**Written instruction:** Copy verbatim the block of lines in the entries below whose first line contains "# Support legs and levellers" and whose last line contains "import numpy as np". Leave out all other lines.

**Data extract:**
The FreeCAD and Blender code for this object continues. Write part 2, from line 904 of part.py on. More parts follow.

--

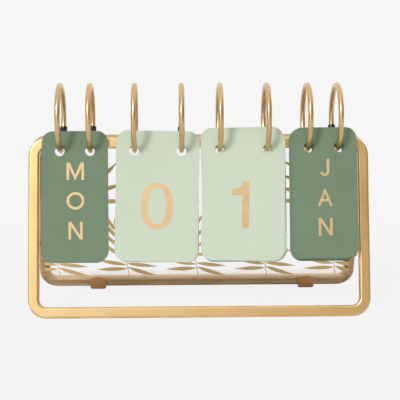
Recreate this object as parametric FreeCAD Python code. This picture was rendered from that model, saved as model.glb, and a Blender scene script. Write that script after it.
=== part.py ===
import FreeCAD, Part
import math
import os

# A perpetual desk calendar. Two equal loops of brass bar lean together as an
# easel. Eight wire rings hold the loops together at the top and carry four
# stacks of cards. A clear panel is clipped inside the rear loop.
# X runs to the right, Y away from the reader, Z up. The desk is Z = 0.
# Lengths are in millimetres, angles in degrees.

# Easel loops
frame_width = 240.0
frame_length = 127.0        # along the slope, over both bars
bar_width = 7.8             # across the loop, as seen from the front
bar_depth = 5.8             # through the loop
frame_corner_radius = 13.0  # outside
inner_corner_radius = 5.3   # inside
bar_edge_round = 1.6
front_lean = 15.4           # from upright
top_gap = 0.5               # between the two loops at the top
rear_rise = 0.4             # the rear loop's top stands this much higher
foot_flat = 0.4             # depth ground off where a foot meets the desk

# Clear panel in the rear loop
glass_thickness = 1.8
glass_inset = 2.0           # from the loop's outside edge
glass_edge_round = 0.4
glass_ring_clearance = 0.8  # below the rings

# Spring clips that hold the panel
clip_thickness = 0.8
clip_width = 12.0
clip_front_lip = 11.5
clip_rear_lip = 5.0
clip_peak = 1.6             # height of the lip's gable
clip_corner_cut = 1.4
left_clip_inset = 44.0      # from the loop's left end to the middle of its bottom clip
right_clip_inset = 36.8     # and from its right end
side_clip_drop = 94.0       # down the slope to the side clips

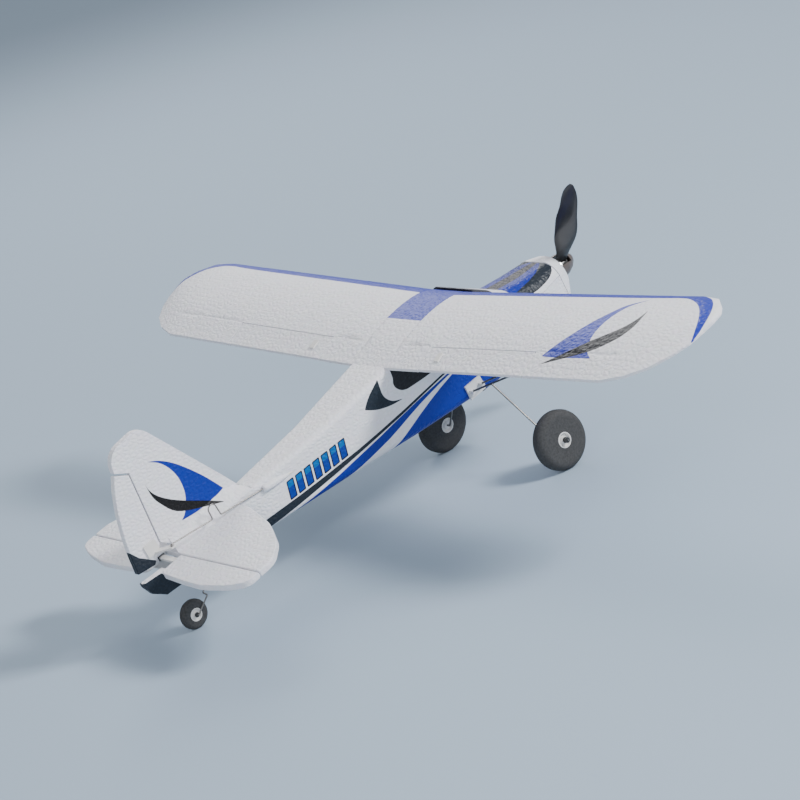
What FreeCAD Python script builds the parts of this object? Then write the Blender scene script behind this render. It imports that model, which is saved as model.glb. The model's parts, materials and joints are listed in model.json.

...

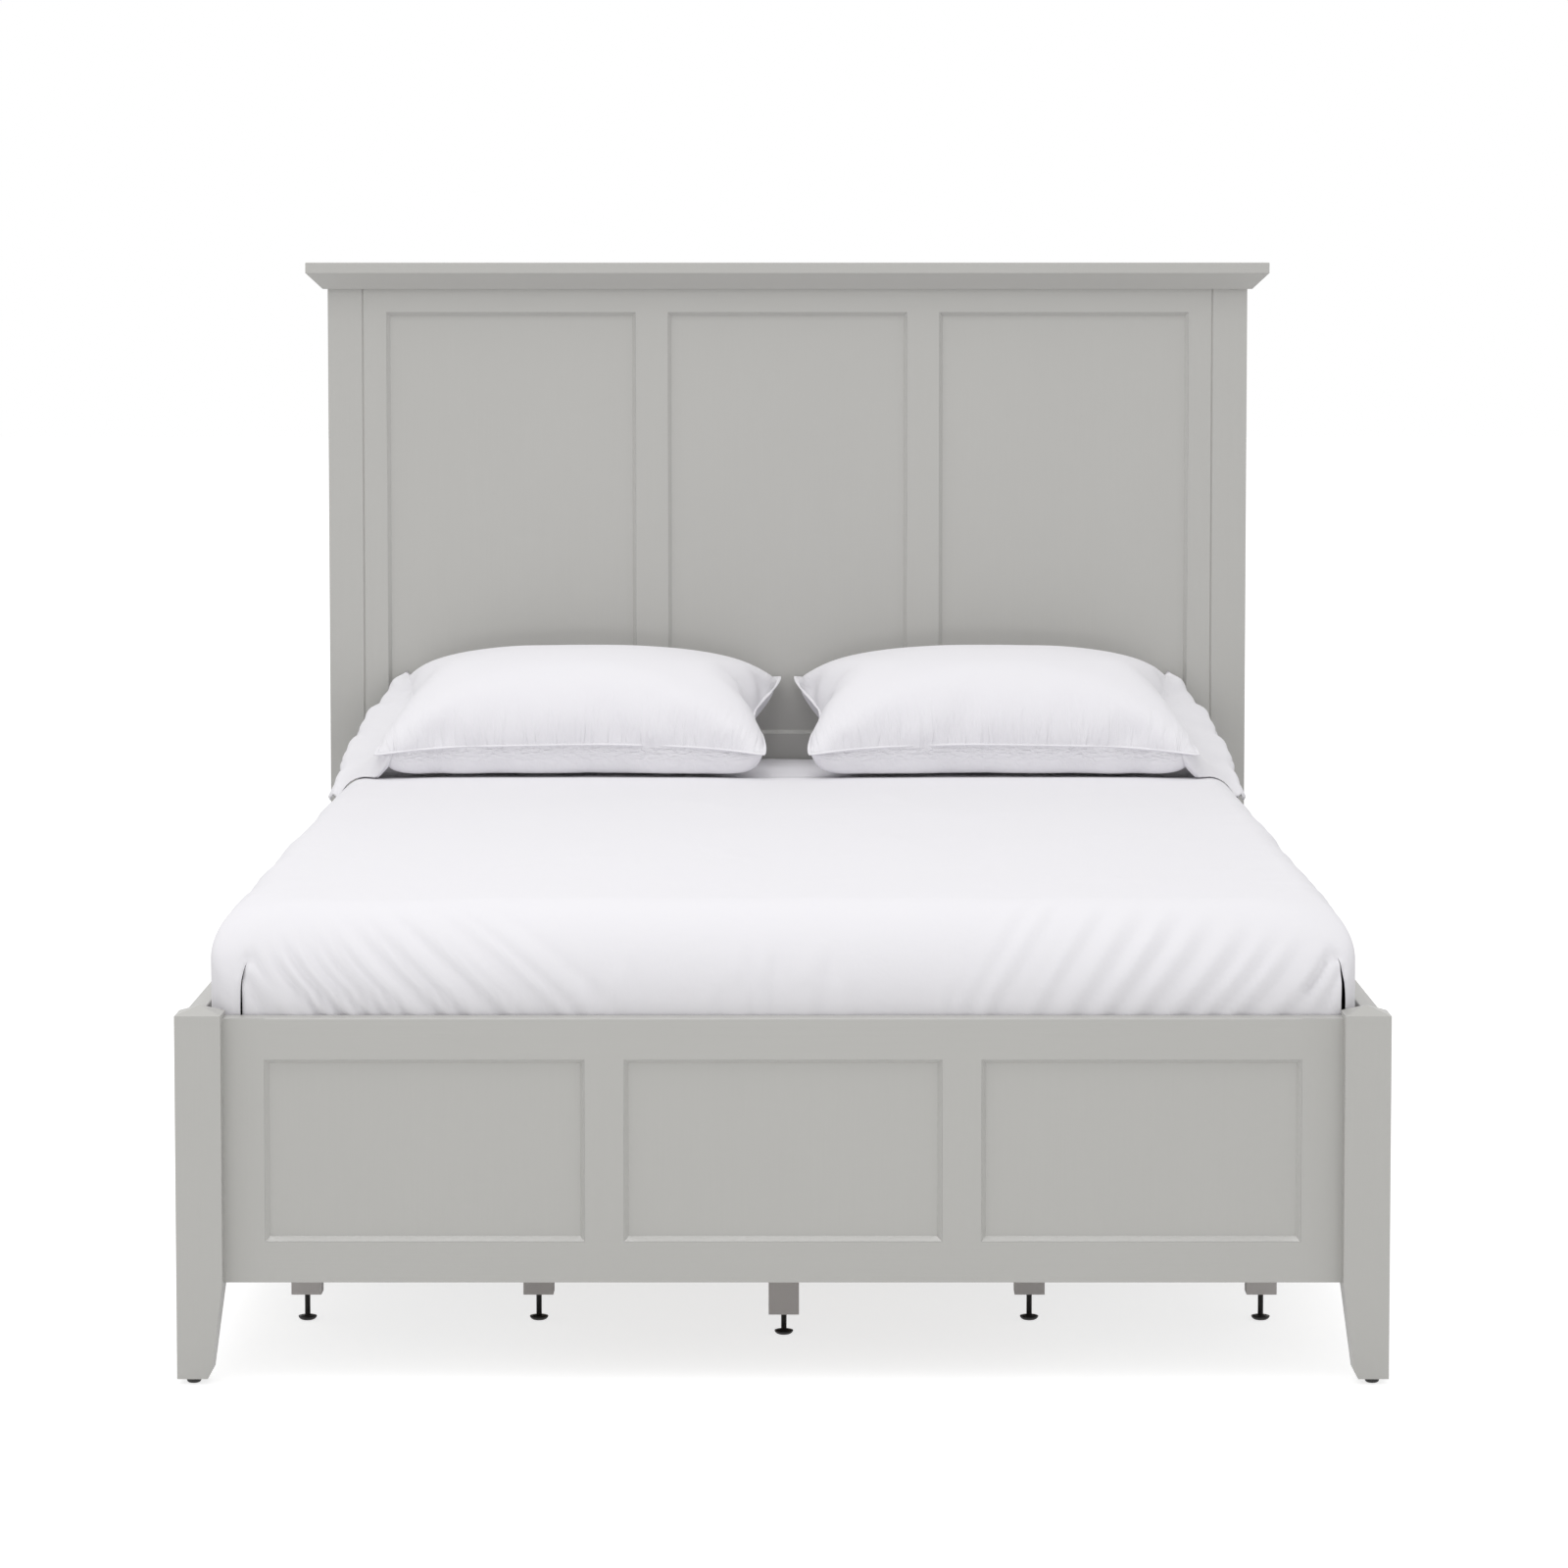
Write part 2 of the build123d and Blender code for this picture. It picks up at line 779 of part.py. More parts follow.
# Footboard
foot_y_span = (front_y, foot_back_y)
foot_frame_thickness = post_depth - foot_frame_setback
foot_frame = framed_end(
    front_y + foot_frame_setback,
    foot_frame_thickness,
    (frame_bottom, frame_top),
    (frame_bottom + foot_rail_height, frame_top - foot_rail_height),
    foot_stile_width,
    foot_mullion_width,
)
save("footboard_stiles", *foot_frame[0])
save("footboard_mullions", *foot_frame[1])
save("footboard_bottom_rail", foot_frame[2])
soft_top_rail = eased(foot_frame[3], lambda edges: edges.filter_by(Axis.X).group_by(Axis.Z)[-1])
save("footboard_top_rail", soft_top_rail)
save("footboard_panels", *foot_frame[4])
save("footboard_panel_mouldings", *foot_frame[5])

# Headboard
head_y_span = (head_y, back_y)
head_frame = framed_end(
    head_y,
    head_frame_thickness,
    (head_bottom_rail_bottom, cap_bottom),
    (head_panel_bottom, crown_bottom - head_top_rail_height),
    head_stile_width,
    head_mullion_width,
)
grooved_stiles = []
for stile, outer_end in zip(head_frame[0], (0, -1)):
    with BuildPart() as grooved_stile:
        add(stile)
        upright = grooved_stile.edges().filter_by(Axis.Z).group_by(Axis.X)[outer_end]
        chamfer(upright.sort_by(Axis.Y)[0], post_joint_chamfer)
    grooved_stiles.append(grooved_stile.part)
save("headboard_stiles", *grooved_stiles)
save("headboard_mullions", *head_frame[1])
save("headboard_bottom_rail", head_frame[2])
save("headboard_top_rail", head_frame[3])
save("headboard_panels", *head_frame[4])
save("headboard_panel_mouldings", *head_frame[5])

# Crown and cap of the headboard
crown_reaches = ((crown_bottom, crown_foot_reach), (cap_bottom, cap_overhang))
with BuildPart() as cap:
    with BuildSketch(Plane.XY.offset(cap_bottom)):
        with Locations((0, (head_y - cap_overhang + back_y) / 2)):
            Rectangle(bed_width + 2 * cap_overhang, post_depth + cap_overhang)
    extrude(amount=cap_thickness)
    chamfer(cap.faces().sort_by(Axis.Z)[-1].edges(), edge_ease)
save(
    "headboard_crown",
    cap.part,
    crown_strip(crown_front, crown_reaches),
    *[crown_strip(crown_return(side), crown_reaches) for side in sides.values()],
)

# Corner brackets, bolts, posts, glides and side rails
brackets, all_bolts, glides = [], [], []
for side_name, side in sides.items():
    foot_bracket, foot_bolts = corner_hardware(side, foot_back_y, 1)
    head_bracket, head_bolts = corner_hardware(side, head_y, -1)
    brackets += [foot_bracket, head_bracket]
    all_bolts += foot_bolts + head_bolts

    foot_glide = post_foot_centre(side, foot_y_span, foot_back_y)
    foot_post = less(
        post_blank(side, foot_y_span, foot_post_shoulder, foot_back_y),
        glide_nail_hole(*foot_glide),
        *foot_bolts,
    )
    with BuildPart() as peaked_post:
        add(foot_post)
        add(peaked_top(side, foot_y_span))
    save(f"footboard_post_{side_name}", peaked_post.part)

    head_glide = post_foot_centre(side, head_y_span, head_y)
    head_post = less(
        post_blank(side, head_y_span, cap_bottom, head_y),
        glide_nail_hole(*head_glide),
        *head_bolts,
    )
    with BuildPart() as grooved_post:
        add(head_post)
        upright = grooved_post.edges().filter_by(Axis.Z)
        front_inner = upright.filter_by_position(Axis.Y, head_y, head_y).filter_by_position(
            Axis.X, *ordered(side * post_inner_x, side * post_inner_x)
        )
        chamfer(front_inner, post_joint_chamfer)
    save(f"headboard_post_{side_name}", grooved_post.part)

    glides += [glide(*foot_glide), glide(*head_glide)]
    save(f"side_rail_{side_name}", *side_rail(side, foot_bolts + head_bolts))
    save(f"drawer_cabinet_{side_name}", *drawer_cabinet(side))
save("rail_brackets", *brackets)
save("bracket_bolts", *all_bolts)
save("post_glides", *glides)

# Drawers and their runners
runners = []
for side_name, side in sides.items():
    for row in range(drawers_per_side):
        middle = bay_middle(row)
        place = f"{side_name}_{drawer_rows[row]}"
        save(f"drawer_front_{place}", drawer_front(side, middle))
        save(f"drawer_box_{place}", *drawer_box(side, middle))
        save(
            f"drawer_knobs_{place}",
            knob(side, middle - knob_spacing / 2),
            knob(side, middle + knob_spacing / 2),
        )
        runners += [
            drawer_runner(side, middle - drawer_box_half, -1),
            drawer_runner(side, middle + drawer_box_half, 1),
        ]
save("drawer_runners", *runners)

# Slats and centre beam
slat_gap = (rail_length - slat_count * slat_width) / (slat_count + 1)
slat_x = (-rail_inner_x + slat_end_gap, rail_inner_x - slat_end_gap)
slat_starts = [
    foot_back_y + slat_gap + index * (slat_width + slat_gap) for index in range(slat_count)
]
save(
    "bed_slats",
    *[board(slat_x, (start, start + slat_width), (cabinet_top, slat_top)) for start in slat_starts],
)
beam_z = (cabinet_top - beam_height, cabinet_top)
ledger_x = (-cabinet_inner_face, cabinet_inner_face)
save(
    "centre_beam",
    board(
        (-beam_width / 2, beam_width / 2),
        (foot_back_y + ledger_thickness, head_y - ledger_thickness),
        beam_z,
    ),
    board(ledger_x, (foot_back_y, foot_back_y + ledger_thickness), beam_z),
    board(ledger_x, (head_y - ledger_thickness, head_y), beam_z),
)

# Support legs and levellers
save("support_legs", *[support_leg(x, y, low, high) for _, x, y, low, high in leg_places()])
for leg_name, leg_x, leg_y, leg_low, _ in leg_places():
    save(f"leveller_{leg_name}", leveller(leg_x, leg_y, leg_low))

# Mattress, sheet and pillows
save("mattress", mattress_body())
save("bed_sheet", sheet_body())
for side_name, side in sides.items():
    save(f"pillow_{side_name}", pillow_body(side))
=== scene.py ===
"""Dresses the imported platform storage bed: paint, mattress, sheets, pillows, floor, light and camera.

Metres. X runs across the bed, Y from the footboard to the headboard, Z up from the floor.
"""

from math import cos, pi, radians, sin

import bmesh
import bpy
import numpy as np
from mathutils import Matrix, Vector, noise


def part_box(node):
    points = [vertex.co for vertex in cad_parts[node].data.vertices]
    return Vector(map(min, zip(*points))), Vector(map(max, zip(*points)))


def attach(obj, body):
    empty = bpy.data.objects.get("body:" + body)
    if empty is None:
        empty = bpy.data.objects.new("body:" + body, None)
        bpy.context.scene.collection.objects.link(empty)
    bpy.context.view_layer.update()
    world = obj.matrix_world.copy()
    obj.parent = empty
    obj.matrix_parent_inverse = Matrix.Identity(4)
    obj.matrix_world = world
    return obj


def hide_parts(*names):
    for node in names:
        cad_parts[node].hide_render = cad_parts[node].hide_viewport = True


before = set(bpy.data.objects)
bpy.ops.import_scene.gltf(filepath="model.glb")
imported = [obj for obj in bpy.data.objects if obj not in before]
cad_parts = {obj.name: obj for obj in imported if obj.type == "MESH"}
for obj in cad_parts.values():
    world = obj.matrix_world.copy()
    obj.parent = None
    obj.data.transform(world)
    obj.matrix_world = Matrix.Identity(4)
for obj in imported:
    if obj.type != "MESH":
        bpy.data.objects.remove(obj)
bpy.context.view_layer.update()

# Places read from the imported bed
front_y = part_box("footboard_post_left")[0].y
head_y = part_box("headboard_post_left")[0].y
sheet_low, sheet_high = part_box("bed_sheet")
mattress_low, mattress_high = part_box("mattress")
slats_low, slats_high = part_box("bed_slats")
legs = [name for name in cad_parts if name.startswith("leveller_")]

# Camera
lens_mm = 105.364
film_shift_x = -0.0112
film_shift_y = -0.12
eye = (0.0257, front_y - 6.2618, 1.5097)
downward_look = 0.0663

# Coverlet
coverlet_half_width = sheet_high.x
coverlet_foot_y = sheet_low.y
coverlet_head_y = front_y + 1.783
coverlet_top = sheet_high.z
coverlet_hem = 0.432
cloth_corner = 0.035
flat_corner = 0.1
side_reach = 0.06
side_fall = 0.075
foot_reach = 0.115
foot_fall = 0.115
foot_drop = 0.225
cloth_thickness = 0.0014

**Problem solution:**
# Support legs and levellers
save("support_legs", *[support_leg(x, y, low, high) for _, x, y, low, high in leg_places()])
for leg_name, leg_x, leg_y, leg_low, _ in leg_places():
    save(f"leveller_{leg_name}", leveller(leg_x, leg_y, leg_low))

# Mattress, sheet and pillows
save("mattress", mattress_body())
save("bed_sheet", sheet_body())
for side_name, side in sides.items():
    save(f"pillow_{side_name}", pillow_body(side))
=== scene.py ===
"""Dresses the imported platform storage bed: paint, mattress, sheets, pillows, floor, light and camera.

Metres. X runs across the bed, Y from the footboard to the headboard, Z up from the floor.
"""

from math import cos, pi, radians, sin

import bmesh
import bpy
import numpy as np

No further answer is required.